Drag to pan · ⌘/Ctrl-scroll or the controls to zoom · double-click to reset.Today: each consumer stitches Gitea search (single-facet) and the public data API (GraphQL + bus latency). Tomorrow: one fresh, Bible-shaped API over the bare repos.

The core move: read git directly, co-located

Run the server on the same box as the git host and read the bare repos straight off disk. Gitea stores bare repos — there is no working tree to disturb — so this is pure reads against the object store, never a checkout.

Just shell out to git. git cat-file --batch streams hundreds of blobs through one long-lived process; git ls-tree -r <ref> lists a tree at a ref. It’s exactly what Gitea does on that box, so packs, alternates, and LFS all work for free. No FFI, no second git implementation.
Read at any ref, never mutate. show, cat-file, ls-tree, archive all read the object DB and touch nothing. Only git checkout writes a working tree, and we never call it.
Concurrent reads are fine — git’s object store is built for many simultaneous readers; it’s how Gitea serves every clone and web view. The only footnote: a gc/repack mid-read can rarely blip, and a retry covers it.
Zero extra content storage. v1 duplicated working trees into a cache. This reads bytes Gitea already allocated. The DB holds only derived metadata.

The store can live elsewhere — outbound cloud Postgres (like the public data API) or local SQLite. That choice is deferred below; it changes deployment, not the design.

Freshness by soft polling

A sweep asks for the head SHA per repo — from the git API, or just the refs on disk since we’re local — diffs against the last SHA we processed, and reprocesses only what moved.

The payoff: fresh, content-level QA

With usfm-onion in process and full file access, every head commit gets validated as it changes — USFM structure, lint, and dumb-but-critical checks like merge-conflict markers.

One Finding type, one view for all checks

The QA above only pays off if every checker reports in the same shape, so one view can query and render across all of them. That shape already exists — the scripture editor’s source-agnostic Finding. At heart it is one idea: point at a span of text and say something about it. Crucially it is pure data — no message strings, no behavior. The localized message and any fix action attach later, at the UI edge, so a pipeline can produce a Finding and a locale switch can’t stale it.

The spine:

Identity — a deterministic id from canonical fields (not the message, which churns), so consumers diff findings by key instead of repainting.
What’s said — source (onion / sous-chef / local-lint / a future analyzer) + code + severity + category (structure vs content).
Where — an anchor. The editor uses two: a live token-id, or a content range (sid, Utf16Span). A server over repos has no live token tree, so its natural address is the verse — book:chapter:verse (the sid) — plus an optional character span when a check can be precise (UTF-8 bytes in Rust, UTF-16 at the JS boundary).

Producers plug in by source: usfm-onion (structure), scripture-sous-chef (content / lexical), and — same shape — a future AI marking phrases that hide NT linguistic features.
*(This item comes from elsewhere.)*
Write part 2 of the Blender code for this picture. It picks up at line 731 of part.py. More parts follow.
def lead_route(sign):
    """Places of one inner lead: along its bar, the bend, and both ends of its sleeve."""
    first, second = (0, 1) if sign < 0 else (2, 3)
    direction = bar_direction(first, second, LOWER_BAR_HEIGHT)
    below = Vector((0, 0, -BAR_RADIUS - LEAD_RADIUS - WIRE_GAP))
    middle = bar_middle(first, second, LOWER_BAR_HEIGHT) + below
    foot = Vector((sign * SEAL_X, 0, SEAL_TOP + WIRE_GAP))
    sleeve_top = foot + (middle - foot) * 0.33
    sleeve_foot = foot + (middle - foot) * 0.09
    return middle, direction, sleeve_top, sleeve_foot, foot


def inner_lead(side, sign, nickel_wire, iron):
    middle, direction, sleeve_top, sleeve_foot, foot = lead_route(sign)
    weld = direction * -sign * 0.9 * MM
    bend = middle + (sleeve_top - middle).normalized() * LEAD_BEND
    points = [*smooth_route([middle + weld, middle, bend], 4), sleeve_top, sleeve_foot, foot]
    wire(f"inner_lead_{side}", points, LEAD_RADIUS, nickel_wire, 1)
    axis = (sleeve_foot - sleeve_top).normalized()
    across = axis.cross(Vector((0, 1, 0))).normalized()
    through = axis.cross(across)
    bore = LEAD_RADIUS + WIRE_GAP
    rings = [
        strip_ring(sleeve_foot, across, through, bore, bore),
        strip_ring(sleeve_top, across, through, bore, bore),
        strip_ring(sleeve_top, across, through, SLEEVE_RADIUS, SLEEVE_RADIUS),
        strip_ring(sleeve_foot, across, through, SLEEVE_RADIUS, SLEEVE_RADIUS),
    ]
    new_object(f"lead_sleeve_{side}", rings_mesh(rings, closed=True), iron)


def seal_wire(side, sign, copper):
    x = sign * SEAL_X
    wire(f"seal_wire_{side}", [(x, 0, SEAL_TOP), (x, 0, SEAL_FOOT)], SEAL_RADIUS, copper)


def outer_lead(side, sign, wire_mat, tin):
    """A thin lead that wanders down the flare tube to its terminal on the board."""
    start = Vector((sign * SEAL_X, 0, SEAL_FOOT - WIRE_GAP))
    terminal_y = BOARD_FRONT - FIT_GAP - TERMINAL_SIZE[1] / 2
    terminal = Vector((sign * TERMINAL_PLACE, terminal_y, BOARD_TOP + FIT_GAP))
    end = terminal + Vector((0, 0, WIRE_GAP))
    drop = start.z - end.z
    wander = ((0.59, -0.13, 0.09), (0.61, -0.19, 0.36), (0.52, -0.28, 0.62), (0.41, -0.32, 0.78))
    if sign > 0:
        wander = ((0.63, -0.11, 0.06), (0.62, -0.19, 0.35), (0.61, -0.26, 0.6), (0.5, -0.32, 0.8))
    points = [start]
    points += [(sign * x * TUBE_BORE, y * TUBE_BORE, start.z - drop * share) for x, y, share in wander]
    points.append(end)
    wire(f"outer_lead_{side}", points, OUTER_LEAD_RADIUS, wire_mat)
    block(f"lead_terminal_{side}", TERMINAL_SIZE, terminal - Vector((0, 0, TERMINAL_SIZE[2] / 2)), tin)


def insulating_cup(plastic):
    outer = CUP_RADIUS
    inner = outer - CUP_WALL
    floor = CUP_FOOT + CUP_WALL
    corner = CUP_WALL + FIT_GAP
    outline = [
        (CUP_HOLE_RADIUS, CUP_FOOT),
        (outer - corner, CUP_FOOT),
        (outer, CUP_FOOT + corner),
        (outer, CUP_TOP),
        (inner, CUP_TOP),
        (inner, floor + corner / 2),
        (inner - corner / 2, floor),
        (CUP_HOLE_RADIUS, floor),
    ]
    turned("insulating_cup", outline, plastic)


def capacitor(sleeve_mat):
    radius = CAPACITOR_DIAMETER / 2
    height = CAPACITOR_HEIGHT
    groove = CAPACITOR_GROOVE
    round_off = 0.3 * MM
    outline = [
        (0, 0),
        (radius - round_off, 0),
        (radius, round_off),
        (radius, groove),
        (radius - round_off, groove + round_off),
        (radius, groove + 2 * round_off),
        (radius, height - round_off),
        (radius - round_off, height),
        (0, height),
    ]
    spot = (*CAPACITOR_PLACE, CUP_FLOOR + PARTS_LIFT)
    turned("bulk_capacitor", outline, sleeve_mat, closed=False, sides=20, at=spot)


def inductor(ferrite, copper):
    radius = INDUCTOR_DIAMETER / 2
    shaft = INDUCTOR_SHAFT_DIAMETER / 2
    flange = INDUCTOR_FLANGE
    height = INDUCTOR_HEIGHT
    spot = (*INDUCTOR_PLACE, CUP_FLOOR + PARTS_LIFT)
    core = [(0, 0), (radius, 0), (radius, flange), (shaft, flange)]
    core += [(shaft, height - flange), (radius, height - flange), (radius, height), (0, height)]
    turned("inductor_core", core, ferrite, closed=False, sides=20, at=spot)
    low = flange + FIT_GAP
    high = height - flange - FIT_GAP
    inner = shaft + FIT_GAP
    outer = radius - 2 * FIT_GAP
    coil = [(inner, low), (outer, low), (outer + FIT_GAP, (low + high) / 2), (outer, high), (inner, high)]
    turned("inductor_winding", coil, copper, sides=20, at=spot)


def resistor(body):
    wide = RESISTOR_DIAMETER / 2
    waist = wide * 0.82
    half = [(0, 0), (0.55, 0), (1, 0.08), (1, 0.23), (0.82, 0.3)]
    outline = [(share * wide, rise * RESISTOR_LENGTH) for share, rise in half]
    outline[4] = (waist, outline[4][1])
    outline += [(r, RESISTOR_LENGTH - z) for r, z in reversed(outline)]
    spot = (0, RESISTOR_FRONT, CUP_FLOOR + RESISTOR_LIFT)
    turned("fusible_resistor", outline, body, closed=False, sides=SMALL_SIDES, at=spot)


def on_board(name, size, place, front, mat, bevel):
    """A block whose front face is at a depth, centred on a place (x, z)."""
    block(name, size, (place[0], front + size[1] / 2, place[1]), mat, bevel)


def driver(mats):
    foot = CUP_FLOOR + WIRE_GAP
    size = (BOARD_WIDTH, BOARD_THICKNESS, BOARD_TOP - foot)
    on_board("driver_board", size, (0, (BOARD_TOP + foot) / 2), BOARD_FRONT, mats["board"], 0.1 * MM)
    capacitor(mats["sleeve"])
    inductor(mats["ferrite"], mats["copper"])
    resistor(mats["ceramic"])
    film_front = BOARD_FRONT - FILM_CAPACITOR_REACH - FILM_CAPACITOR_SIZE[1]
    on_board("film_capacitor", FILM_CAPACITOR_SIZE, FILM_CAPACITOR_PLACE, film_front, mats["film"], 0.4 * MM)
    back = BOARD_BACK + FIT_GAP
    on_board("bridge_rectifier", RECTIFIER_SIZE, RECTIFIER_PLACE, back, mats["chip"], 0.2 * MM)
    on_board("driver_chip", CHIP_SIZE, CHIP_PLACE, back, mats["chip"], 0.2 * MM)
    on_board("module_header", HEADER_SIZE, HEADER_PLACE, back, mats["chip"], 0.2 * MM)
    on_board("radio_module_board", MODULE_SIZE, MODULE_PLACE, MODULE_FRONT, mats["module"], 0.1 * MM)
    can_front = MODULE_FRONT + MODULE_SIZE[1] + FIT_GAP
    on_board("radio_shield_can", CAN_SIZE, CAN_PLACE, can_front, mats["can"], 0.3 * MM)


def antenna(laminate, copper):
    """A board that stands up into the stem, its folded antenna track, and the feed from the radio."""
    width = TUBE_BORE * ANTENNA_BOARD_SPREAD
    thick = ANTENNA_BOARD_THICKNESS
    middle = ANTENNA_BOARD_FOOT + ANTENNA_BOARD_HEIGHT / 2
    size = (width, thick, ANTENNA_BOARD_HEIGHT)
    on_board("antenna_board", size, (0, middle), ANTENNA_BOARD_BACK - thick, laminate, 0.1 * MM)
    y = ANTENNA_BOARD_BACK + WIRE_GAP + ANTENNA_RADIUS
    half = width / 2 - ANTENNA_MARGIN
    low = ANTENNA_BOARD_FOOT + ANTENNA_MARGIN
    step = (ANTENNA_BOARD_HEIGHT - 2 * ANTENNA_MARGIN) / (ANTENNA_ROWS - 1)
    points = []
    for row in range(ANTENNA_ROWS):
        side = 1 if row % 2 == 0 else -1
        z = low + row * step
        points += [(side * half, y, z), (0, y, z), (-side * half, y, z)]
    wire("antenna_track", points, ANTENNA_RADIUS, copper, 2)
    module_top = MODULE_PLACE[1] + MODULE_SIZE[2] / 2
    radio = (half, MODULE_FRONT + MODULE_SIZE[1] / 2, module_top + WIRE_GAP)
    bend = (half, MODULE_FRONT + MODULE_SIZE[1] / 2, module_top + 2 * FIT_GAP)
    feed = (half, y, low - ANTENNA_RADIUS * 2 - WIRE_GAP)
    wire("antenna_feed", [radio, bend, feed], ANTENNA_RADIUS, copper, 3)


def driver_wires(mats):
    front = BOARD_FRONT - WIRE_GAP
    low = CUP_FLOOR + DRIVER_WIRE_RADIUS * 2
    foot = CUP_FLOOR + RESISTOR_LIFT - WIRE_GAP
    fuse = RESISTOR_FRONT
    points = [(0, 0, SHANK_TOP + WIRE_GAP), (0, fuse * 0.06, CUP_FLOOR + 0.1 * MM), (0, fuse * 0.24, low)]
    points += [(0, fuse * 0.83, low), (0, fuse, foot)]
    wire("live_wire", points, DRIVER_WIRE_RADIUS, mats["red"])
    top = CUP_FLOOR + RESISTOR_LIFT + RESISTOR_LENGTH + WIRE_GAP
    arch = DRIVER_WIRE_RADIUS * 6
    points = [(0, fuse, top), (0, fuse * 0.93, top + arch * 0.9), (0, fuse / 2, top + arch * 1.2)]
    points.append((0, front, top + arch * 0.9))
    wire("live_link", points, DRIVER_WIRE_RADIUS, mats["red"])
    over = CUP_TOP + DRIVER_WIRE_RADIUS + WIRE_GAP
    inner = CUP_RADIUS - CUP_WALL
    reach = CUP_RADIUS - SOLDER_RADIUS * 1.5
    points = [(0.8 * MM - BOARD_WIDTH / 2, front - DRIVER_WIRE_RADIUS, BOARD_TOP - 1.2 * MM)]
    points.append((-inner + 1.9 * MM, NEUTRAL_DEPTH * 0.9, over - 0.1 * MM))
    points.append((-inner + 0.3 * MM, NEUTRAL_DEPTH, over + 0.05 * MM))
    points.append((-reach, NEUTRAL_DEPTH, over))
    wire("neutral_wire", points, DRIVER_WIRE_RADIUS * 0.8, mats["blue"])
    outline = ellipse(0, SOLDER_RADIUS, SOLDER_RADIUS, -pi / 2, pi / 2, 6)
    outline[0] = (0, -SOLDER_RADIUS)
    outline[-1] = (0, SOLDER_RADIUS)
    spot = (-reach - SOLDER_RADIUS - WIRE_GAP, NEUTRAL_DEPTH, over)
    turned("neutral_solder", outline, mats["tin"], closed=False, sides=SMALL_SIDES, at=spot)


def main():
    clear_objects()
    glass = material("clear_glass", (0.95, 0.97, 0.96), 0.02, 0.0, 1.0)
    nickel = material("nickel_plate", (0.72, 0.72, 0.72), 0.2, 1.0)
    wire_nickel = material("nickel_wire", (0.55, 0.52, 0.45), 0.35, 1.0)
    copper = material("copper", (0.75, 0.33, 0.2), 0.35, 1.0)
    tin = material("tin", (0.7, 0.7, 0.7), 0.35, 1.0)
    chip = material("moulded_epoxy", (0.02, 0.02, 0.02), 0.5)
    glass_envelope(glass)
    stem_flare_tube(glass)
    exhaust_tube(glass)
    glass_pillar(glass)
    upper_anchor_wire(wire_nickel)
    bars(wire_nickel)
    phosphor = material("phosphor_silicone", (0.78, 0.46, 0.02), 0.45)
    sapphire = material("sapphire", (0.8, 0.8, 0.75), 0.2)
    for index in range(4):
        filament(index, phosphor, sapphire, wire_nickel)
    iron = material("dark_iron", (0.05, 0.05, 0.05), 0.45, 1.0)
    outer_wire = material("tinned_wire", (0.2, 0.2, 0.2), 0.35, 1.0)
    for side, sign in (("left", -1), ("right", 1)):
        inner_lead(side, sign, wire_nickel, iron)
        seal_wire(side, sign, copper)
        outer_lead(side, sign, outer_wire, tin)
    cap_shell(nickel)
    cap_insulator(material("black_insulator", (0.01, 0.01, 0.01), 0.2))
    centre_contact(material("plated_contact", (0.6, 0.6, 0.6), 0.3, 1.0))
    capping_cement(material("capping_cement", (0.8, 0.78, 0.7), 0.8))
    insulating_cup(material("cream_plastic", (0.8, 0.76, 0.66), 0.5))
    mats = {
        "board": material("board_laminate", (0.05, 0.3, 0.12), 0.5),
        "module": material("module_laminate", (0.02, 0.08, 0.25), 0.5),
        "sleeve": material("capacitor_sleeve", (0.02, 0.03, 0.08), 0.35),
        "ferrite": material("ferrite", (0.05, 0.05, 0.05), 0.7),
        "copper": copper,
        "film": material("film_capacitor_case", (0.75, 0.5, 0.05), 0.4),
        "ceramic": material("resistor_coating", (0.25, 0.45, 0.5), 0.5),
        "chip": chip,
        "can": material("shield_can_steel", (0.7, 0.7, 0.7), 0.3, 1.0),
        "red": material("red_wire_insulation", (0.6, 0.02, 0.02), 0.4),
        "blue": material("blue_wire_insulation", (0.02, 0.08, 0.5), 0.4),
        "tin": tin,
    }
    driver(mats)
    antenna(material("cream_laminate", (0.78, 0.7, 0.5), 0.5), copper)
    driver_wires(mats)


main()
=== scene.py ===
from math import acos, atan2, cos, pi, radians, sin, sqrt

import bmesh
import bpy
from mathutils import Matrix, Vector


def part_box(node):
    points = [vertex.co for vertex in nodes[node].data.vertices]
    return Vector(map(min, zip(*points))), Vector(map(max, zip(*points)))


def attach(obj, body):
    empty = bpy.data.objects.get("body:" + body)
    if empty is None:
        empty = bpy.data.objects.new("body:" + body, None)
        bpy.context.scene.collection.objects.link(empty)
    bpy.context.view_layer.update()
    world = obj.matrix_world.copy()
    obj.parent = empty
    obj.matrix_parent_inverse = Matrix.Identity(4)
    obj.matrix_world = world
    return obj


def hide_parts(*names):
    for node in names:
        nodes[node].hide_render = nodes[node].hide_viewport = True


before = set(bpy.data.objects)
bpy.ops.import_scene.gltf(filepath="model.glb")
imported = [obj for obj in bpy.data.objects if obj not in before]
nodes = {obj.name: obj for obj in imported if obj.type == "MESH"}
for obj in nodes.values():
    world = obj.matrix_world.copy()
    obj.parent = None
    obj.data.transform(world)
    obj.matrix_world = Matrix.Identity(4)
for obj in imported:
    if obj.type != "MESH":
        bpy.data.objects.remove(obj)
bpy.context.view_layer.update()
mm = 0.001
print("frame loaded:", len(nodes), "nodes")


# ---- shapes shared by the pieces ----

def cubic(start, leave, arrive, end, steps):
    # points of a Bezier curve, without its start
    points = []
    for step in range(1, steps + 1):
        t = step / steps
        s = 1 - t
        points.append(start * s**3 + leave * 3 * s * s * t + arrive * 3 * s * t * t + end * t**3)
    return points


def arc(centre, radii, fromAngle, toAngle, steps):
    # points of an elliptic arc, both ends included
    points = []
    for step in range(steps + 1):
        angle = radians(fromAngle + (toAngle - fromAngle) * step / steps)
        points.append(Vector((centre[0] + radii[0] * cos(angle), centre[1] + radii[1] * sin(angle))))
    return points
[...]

None know about the others.

Stored keyed by repo + head SHA, the findings are one queryable set: the dashboard reports across all checks in a single view, the editor overlays the very same findings inline — no per-tool adapter, no second book picker divorced from the text.

100%

Drag to pan · ⌘/Ctrl-scroll or the controls to zoom · double-click to reset.Any checker emits the same source-agnostic Finding — a located span plus what's said about it, pure data. Stored per head SHA; the localized message attaches at each view.

Scope: the git host, and nothing it shouldn’t own

The server treats the git host as its only source of truth. It does not own publication — show_on_biel, PORT, primary status. Those belong to the publishing model in the publishing proposal. The one outbound read worth allowing is the public data API for language normalization — names, IETF codes, gateway relationships. We consult that; we don’t reabsorb it.

This is not a fork

v1’s principle was “external, consume the public API.” Reading bare repos off disk changes the mechanism, not the principle: we still never modify the git host, own its auth, or cut its releases — we only read its storage. The one new requirement is living on (or mounting) the git host’s box. Worth stating plainly so it isn’t heard as the fork-Gitea path others took. It isn’t.
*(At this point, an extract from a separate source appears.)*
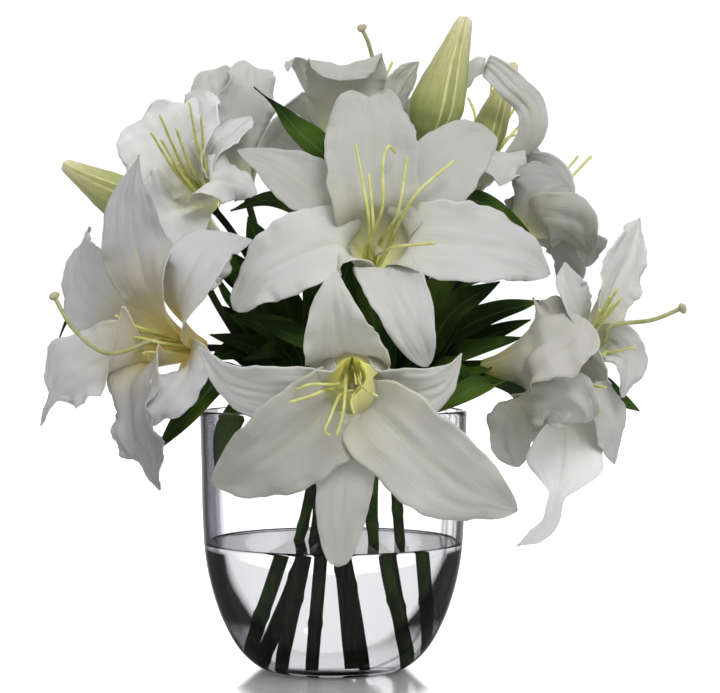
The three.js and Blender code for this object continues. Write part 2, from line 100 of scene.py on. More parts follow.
class Route:
    """A centripetal Catmull-Rom curve through points, measured along its length."""

    def __init__(self, points):
        points = [Vector(p) for p in points]
        self.places = [points[0].copy()]
        for i in range(len(points) - 1):
            b, c = points[i], points[i + 1]
            a = points[i - 1] if i else b * 2 - c
            d = points[i + 2] if i + 2 < len(points) else c * 2 - b
            self.places += [self.between(a, b, c, d, k / DENSE) for k in range(1, DENSE + 1)]
        self.lengths = [0.0]
        for p, q in zip(self.places, self.places[1:]):
            self.lengths.append(self.lengths[-1] + (q - p).length)

    @staticmethod
    def between(a, b, c, d, t):
        first, middle, last = (max((q - p).length ** 0.5, 1e-4) for p, q in ((a, b), (b, c), (c, d)))
        leave = ((b - a) / first - (c - a) / (first + middle) + (c - b) / middle) * middle
        arrive = ((c - b) / middle - (d - b) / (middle + last) + (d - c) / last) * middle
        square = (c - b) * 3 - leave * 2 - arrive
        cube = (b - c) * 2 + leave + arrive
        return b + leave * t + square * t * t + cube * t**3

    def at(self, s):
        target = min(max(s, 0), 1) * self.lengths[-1]
        after = min(bisect_right(self.lengths, target), len(self.lengths) - 1)
        start, end = self.lengths[after - 1], self.lengths[after]
        return self.places[after - 1].lerp(self.places[after], (target - start) / (end - start))

    def along(self, s):
        return (self.at(s + ALONG_STEP) - self.at(s - ALONG_STEP)).normalized()


print("a test route is", round(Route([(0, 0, 0), (0, 5, 5), (0, 10, 5)]).lengths[-1], 2), "mm long")

# %% [markdown]
# Every finish below is made of nodes. These helpers keep each finish to a few lines: one
# adds a node and fills its sockets, one makes a ramp of colours, one mixes two colours. The
# white room is made of nodes too, so the helpers stand apart from the material.

# %% Node helpers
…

How this differs from the public data API

Complementary systems, different jobs. The case is the separation, not replacement.

	Public data API (BIEL / explorer)	This server
Shape	Bible-domain	Bible-domain
Ergonomics	GraphQL — strong in the explorer, obtuse outside it; fetch the zip yourself for files	Plain queries; content served directly, no zip round-trip
Freshness	Rendering-bus latency; a dropped webhook leaves it silently stale	Fresh — soft-poll on head SHA, self-healing
Version	The rendered version	Any SHA, always the current head
Source of truth	Pushed-in rows + render metadata	The bare git repos, read directly
Coverage	Has unpublished content, but uneven to reach	Every public repo, including broken, at its head
Validity	No content-level concept of valid	Lint, USFM structure, conflict markers, per head
Owns publication?	Yes — its job	No — defers to the publishing model

Tradeoffs, honestly

Must live near the git storage. We trade the portability of an external API client for the locality that makes everything cheap.
The first full pass is heavy (~25k repos), then incremental by SHA diff. Local disk reads make even the cold crawl far cheaper than over the wire.
It doesn’t replicate the language reference data the public data API curates — hence the one outbound read above.

Open questions

DB locality — decide later. Local SQLite (simplest, couples to the box) vs. cloud Postgres (independent, durable, network hop on writes).
Freshness source. Git API for head SHAs, or refs straight off disk?
How far does QA go? Lint and conflict markers are clear wins. Proportion-vs-source, coverage, lexical analysis — where does scope stop?
canWrite — can it be fast here? Write permission is Gitea auth, not public domain data, and the project is public-scoped. Narrowing candidates by facet first helps, but is there a faster path to the write-check itself without pulling Gitea’s auth model into this service? Open.